* begin Given material *

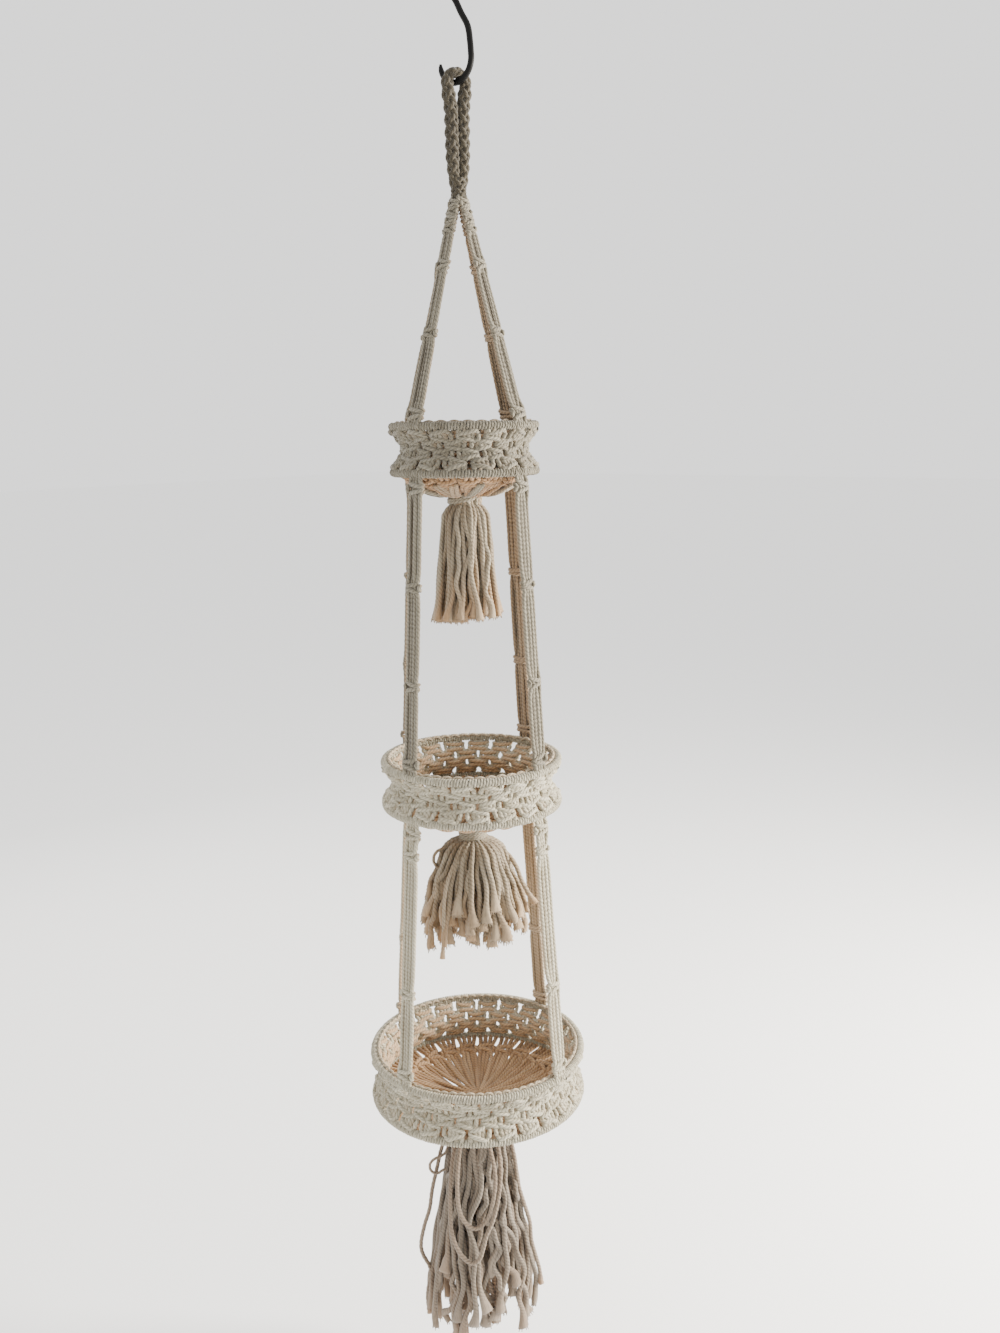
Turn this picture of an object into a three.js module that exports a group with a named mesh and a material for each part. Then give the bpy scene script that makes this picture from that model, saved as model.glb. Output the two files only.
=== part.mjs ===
// Hanging planter of knotted cotton cord: three round baskets, one below the other, on a steel S-hook.
// Millimetres, +Z up. The origin is the point inside the hook's upper bend where a rail bears, and
// everything hangs below it. The hook lies in the XZ plane, the hanging loop roughly across it, and the
// four straps of each level stand at +X, +Y, -X and -Y.
import * as THREE from "three";

// Driving dimensions
const facets = 20; // round each basket
const smallFacets = 12; // round knots, gathers and tassels
const strapFacets = 6;
const hookSteps = 40; // along the hook's rod
const loopSteps = 34; // along the hanging loop
const clearance = 0.4; // between pieces that touch
const swingGap = 3; // room at each end of a strap that swings

const hookWire = 4; // radius of the hook's rod
const railBend = 20; // centre-line radius of the hook's upper bend
const loopBend = 26; // centre-line radius of its lower bend
const hookDrop = 146; // between the lowest and highest points of its centre line

const loopThickness = 7; // half the hanging loop's thickness
const loopEye = 13; // centre-line radius of the loop where it bends over the hook
const legSpread = 7.6; // half the distance between its two legs lower down
const loopTurn = -20; // degrees that the loop hangs turned from square to the hook
const saddleGap = 0.8; // between the loop and the hook it swings on
const loopBottom = -262;

const neckHinge = -272.5; // centre of the round neck knot
const neckRadius = 10;
const neckHeight = 22;
const neckSpread = 7.5; // of the four strap ends below the neck

const rodRadius = 1.6; // steel ring inside each rim
const hitchRadius = 6; // cord hitched round that ring
const bandWall = 7;
const waistDepth = 15; // how far each basket's wall draws in at half height
const netThickness = 5;
const seatShare = 0.42; // radius of each floor's flat middle, as a share of the ring's
const gatherHeight = 14;

const strapRadius = 5; // half a strap's thickness
const strapFlatness = 1.6; // width over thickness
const knotSwell = 1.25; // knots and collars over the plain strap
const levelTurns = [0, 1, 2, 3]; // quarter turns of the four straps of a level

// Finishes
const shadedCotton = { color: 0xa89c88, roughness: 0.95, metalness: 0 };
const paleCotton = { color: 0xd9cdb8, roughness: 0.95, metalness: 0 };
const floorCotton = { color: 0xc9a779, roughness: 0.95, metalness: 0 };
const ringSteel = { color: 0xa8a9a6, roughness: 0.4, metalness: 1 };
const blackIron = { color: 0x0f0e0d, roughness: 0.5, metalness: 0.6 };

// The three baskets, from the top. sag is how far a floor's flat middle lies below its lower ring.
// Tassel outlines are pairs of radius and depth below the gather.
const tiers = [
  {
    name: "tier_1",
    ring: 96,
    rim: -570,
    wall: 60,
    sag: 22,
    gather: 22,
    finish: shadedCotton,
    tassel: [[16, 4.5], [25, 8], [33, 14], [36, 55], [43, 122], [49, 166], [44, 173]],
  },
  {
    name: "tier_2",
    ring: 122.5,
    rim: -1032,
    wall: 60,
    sag: 22,
    gather: 25,
    finish: paleCotton,
    tassel: [[18, 5], [27, 9], [38, 17], [52, 52], [66, 108], [78, 140], [62, 171]],
  },
  {
    name: "tier_3",
    ring: 152.5,
    rim: -1472,
    wall: 66,
    sag: 15,
    gather: 28,
    finish: paleCotton,
    tassel: [[20, 5.5], [30, 9.5], [42, 20], [52, 95], [74, 190], [86, 280], [72, 345], [48, 372]],
  },
];

const planter = new THREE.Group();

function addMesh(name, geometry, finish, parent = planter) {
  const mesh = new THREE.Mesh(geometry, new THREE.MeshStandardMaterial(finish));
  mesh.name = name;
  parent.add(mesh);
  return mesh;
}

// A body turned about Z from [radius, height] pairs that run up its outer side.
function turned(profile, steps = facets) {
  const points = profile.map(([radius, height]) => new THREE.Vector2(radius, height));
  return new THREE.LatheGeometry(points, steps).rotateX(Math.PI / 2);
}

// [radius, height] pairs on an arc about a centre, angles in degrees from the outward direction.
function arc(centre, height, radius, from, to, steps) {
  return Array.from({ length: steps + 1 }, (_, i) => {
    const angle = THREE.MathUtils.degToRad(from + ((to - from) * i) / steps);
    return [centre + radius * Math.cos(angle), height + radius * Math.sin(angle)];
  });
}

function swept(points, radius, steps) {
  const section = new THREE.Shape().absarc(0, 0, radius, 0, 2 * Math.PI);
  const extrudePath = new THREE.CatmullRomCurve3(points, false, "centripetal");
  return new THREE.ExtrudeGeometry(section, { steps, curveSegments: 4, extrudePath });
}

// S-hook: the tip and the lower bend, a spine that crosses the axis, then the upper bend and its tip.
function hookGeometry() {
  const upper = hookWire - railBend;
  const lower = hookWire - hookDrop + loopBend;
  const bend = (height, radius, from, to) => arc(0, height, radius, from, to, 8);
  const line = [
    ...bend(lower, loopBend, -180, 0),
    [loopBend * 0.95, lower + 17],
    [loopBend * 0.82, lower + 36],
    [loopBend * 0.42, lower + 53],
    [0, lower + 72],
    [-railBend * 0.65, upper - 14],
    ...bend(upper, railBend, 180, 0),
  ];
  return swept(line.map(([x, z]) => new THREE.Vector3(x, 0, z)), hookWire, hookSteps);
}

// Hanging loop: a round knotted bundle that bends over the hook and comes down in two legs.
function loopGeometry() {
  const saddle = hookWire - hookDrop;
  const crown = saddle + hookWire + saddleGap + loopThickness;
  const leg = [
    [legSpread, loopBottom],
    [legSpread, crown - 75],
    [legSpread + 0.7, crown - 52],
    [loopEye - 3.2, crown - 40],
    [loopEye - 0.5, crown - loopEye - 12],
  ];
  const line = [
    ...leg,
    ...arc(0, crown - loopEye, loopEye, 0, 180, 8),
    ...leg.map(([y, z]) => [-y, z]).reverse(),
  ];
  const points = line.map(([y, z]) => new THREE.Vector3(0, y, z));
  return swept(points, loopThickness, loopSteps);
}

function neckGeometry() {
  const bottom = neckHinge + neckRadius - neckHeight;
  return turned(
    [
      [0, bottom],
      [neckRadius - 2.5, bottom],
      [neckRadius, bottom + 3],
      ...arc(0, neckHinge, neckRadius, 0, 90, 5),
    ],
    smallFacets,
  );
}

// A strap along its own +Z, from its lower end, with a knot at each end and collars between.
function strapGeometry(length, topShare, collars) {
  const plain = (height) => strapRadius * (1 + (topShare - 1) * (height / length));
  const knot = (height, half) => [
    [plain(height - half), height - half],
    [knotSwell * plain(height), height - half + 2],
    [knotSwell * plain(height), height + half - 2],
    [plain(height + half), height + half],
  ];
  const collarHalf = 6;
  return turned(
    [
      [0, 0],
      [plain(0), 0],
      [knotSwell * plain(0), 3],
      [knotSwell * plain(0), 14],
      [plain(17), 17],
      ...collars.flatMap((share) => knot(share * length, collarHalf)),
      [plain(length - 17), length - 17],
      [knotSwell * plain(length), length - 14],
      [knotSwell * plain(length), length - 3],
      [plain(length), length],
      [0, length],
    ],
    strapFacets,
  ).scale(1, strapFlatness, 1);
}

// The four straps of one level, each leaning from its top point to its bottom point.
function addStraps(name, finish, top, bottom, topShare, collars) {
  const length = Math.hypot(bottom.radius - top.radius, top.height - bottom.height);
  const lean = Math.atan2(top.radius - bottom.radius, top.height - bottom.height);
  for (const turn of levelTurns) {
    const quarter = new THREE.Group();
    quarter.rotation.z = (turn * Math.PI) / 2;
    planter.add(quarter);
    const geometry = strapGeometry(length, topShare, collars);
    const strap = addMesh(`${name}_${turn + 1}`, geometry, finish, quarter);
    strap.position.set(bottom.radius, 0, bottom.height);
    strap.rotation.y = lean;
  }
}

function ringGeometry(radius, height) {
  return turned(arc(radius, height, rodRadius, -90, 270, 6));
}

// Cord hitched round a ring: an open tube whose slit faces the wall of the basket.
function hitchGeometry(radius, height, slitAngle) {
  const slit = 22;
  const outside = arc(radius, height, hitchRadius, slitAngle + slit, slitAngle + 360 - slit, 6);
  const bore = arc(radius, height, rodRadius + clearance, slitAngle + 360 - slit, slitAngle + slit, 5);
  return turned([...outside, ...bore, outside[0]]);
}

// Wall of a basket: square knots in a band that draws in at half height.
function bandGeometry(radius, top, bottom) {
  const levels = 5;
  const middle = (share) => radius - waistDepth * Math.sin(Math.PI * share);
  const side = (offset) =>
    Array.from({ length: levels }, (_, i) => {
      const share = i / (levels - 1);
      return [middle(share) + offset, bottom + share * (top - bottom)];
    });
  const outer = side(bandWall / 2);
  const inner = side(-bandWall / 2).reverse();
  return turned([...outer, ...inner, outer[0]]);
}

// Floor of a basket: cords that run in from the lower ring and sag to a flat middle.
function floorGeometry(radius, height, sag) {
  const edge = radius - hitchRadius - clearance;
  const upper = [
    [edge, height + 1],
    [radius * 0.68, height - sag * 0.62],
    [radius * seatShare, height - sag],
    [0, height - sag],
  ];
  const under = upper.map(([r, z]) => [r, z - netThickness]).reverse();
  return turned([...under, ...upper]);
}

function gatherGeometry(radius, top) {
  return turned(
    [
      [0, top - gatherHeight],
      [radius - 2, top - gatherHeight],
      [radius, top - gatherHeight + 3],
      [radius, top - 3],
      [radius - 2, top],
      [0, top],
    ],
    smallFacets,
  );
}

function tasselGeometry(outline, top) {
  const side = outline.map(([r, depth]) => [r, top - depth]).reverse();
  return turned([[0, side[0][1]], ...side, [0, top - clearance]], smallFacets);
}

function addTier({ name, ring, rim, wall, sag, gather, finish, tassel }) {
  const base = rim - wall;
  const reach = hitchRadius + clearance;
  addMesh(`${name}_top_ring`, ringGeometry(ring, rim), ringSteel);
  addMesh(`${name}_top_hitches`, hitchGeometry(ring, rim, -90), finish);
  addMesh(`${name}_knotted_band`, bandGeometry(ring, rim - reach, base + reach), finish);
  addMesh(`${name}_bottom_ring`, ringGeometry(ring, base), ringSteel);
  addMesh(`${name}_bottom_hitches`, hitchGeometry(ring, base, 90), finish);
  addMesh(`${name}_floor_net`, floorGeometry(ring, base, sag), floorCotton);
  const gatherTop = base - sag - netThickness - clearance;
  addMesh(`${name}_gather_wrap`, gatherGeometry(gather, gatherTop), finish);
  addMesh(`${name}_tassel`, tasselGeometry(tassel, gatherTop - gatherHeight), finish);
}

addMesh("s_hook", hookGeometry(), blackIron);
addMesh("hanging_loop", loopGeometry(), shadedCotton).rotation.z = THREE.MathUtils.degToRad(loopTurn);
addMesh("neck_knot", neckGeometry(), shadedCotton);
tiers.forEach(addTier);

const [first, second, third] = tiers;
const aboveRim = (tier, room) => ({ radius: tier.ring, height: tier.rim + hitchRadius + room });
const belowBase = (tier) => ({
  radius: tier.ring,
  height: tier.rim - tier.wall - hitchRadius - swingGap,
});
const neckEnd = { radius: neckSpread, height: neckHinge + neckRadius - neckHeight - 2 };
addStraps("upper_strap", shadedCotton, neckEnd, aboveRim(first, clearance), 0.6, [0.4, 0.71]);
addStraps("middle_strap", shadedCotton, belowBase(first), aboveRim(second, swingGap), 1, [0.3, 0.64]);
addStraps("lower_strap", paleCotton, belowBase(second), aboveRim(third, swingGap), 1, [0.35, 0.89]);

export default planter;
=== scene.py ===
import math

import bpy
import numpy as np
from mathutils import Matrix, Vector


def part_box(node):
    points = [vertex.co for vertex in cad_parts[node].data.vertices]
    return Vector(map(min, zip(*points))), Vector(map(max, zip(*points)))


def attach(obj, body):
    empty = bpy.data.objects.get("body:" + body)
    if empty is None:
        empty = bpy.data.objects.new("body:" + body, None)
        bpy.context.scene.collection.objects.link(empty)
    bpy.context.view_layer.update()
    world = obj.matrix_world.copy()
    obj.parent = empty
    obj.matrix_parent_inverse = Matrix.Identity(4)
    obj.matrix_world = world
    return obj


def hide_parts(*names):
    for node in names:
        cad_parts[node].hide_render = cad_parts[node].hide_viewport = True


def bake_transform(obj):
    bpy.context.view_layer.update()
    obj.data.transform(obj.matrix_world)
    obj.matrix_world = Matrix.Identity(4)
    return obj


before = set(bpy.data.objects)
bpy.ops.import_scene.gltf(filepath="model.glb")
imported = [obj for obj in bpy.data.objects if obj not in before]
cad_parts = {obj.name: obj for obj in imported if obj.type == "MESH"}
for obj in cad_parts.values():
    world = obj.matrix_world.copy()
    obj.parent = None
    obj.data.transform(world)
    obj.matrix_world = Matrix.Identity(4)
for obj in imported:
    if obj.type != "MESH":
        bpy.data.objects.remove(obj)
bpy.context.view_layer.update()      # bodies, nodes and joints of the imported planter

chance = np.random.default_rng(7)      # one seeded source for every small irregularity
mm = 0.001


# camera, light and floor

view = {"azimuth": 40, "distance": 1.641, "aside": 0.043, "height": -0.5736,
        "pitch": 11.25, "roll": -0.98, "lens": 32.4, "clipEnd": 60}
facing = math.radians(view["azimuth"])
toFront = np.array([math.sin(facing), -math.cos(facing), 0.0])      # towards the camera
toRight = np.array([math.cos(facing), math.sin(facing), 0.0])


def makeCamera():
    spot = view["distance"] * toFront + view["aside"] * toRight
    data = bpy.data.cameras.new("camera")
    data.lens = view["lens"]
    data.clip_end = view["clipEnd"]
    camera = bpy.data.objects.new("camera", data)
    bpy.context.scene.collection.objects.link(camera)
    camera.location = (spot[0], spot[1], view["height"])
    camera.rotation_euler = (math.radians(90 - view["pitch"]), 0, facing)
    camera.rotation_euler.rotate_axis("Z", math.radians(view["roll"]))
    bpy.context.scene.camera = camera


studio = {"floorDrop": 0.09, "floorSize": 60, "floorColour": (0.96, 0.96, 0.955, 1), "floorRough": 0.9,
          "sky": (1.0, 0.995, 0.985, 1), "skyStrength": 1.6}
lamps = [      # name, place, aim, size, power, colour
    ("window", (2.1, 1.9, -0.5), (0, 0, -1.25), 0.9, 400, (1.0, 0.95, 0.86)),
    ("front", (0.2, -3.2, 0.2), (0, 0, -0.9), 2.6, 9, (0.95, 0.98, 1.0)),
    ("left", (-2.4, 0.6, -0.2), (0, 0, -1.2), 1.8, 26, (1.0, 0.95, 0.88)),
]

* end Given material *

**Instructions to follow:** Your task is to quote the lines above, beginning with the first and ending with the one that holds "import * as".

**Solution for this exercise:**
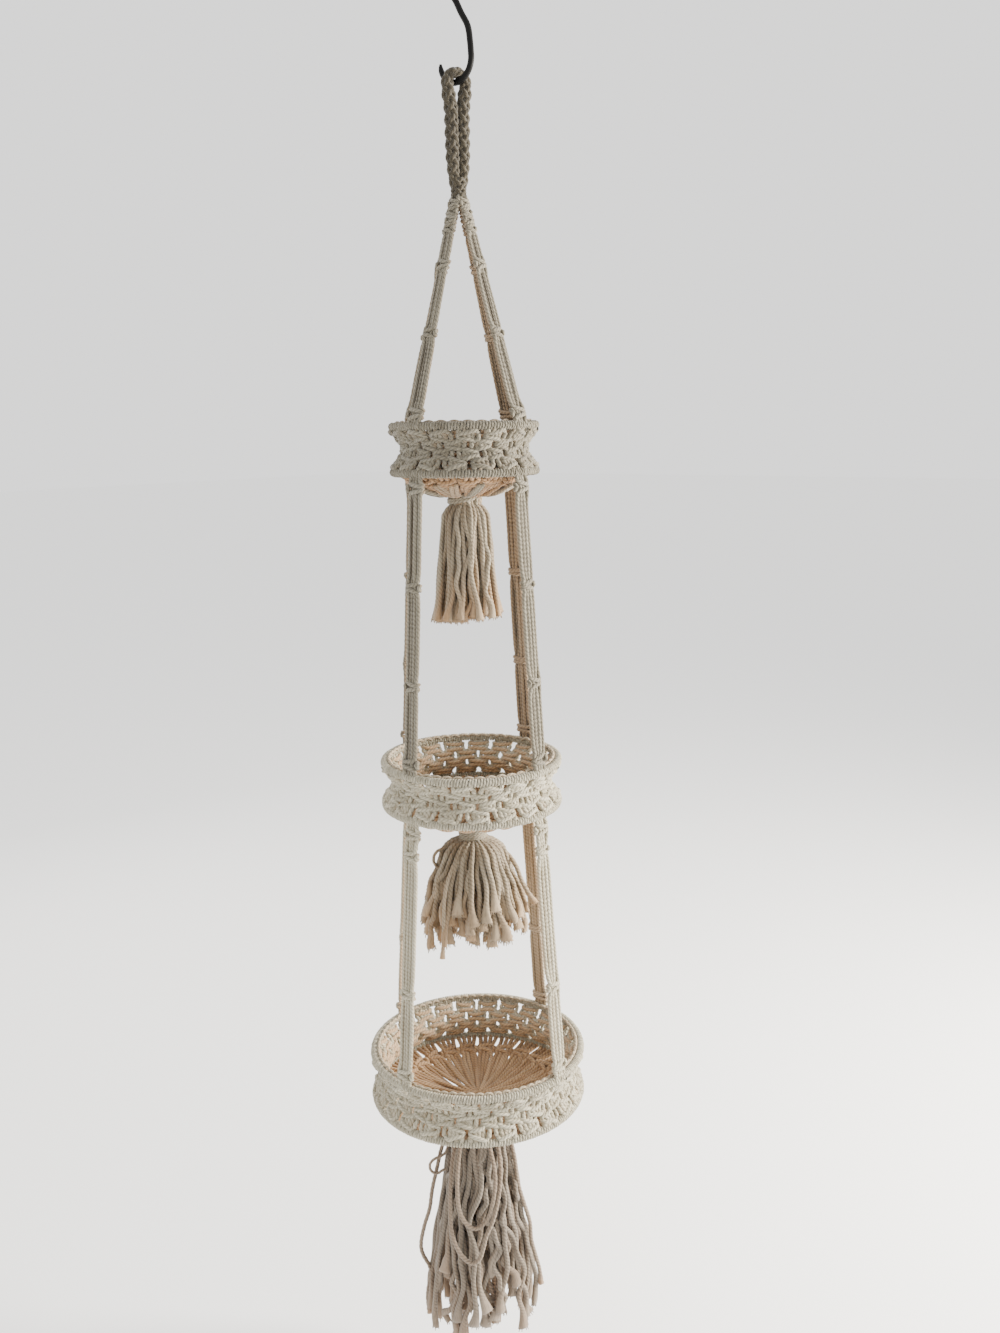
Turn this picture of an object into a three.js module that exports a group with a named mesh and a material for each part. Then give the bpy scene script that makes this picture from that model, saved as model.glb. Output the two files only.
=== part.mjs ===
// Hanging planter of knotted cotton cord: three round baskets, one below the other, on a steel S-hook.
// Millimetres, +Z up. The origin is the point inside the hook's upper bend where a rail bears, and
// everything hangs below it. The hook lies in the XZ plane, the hanging loop roughly across it, and the
// four straps of each level stand at +X, +Y, -X and -Y.
import * as THREE from "three";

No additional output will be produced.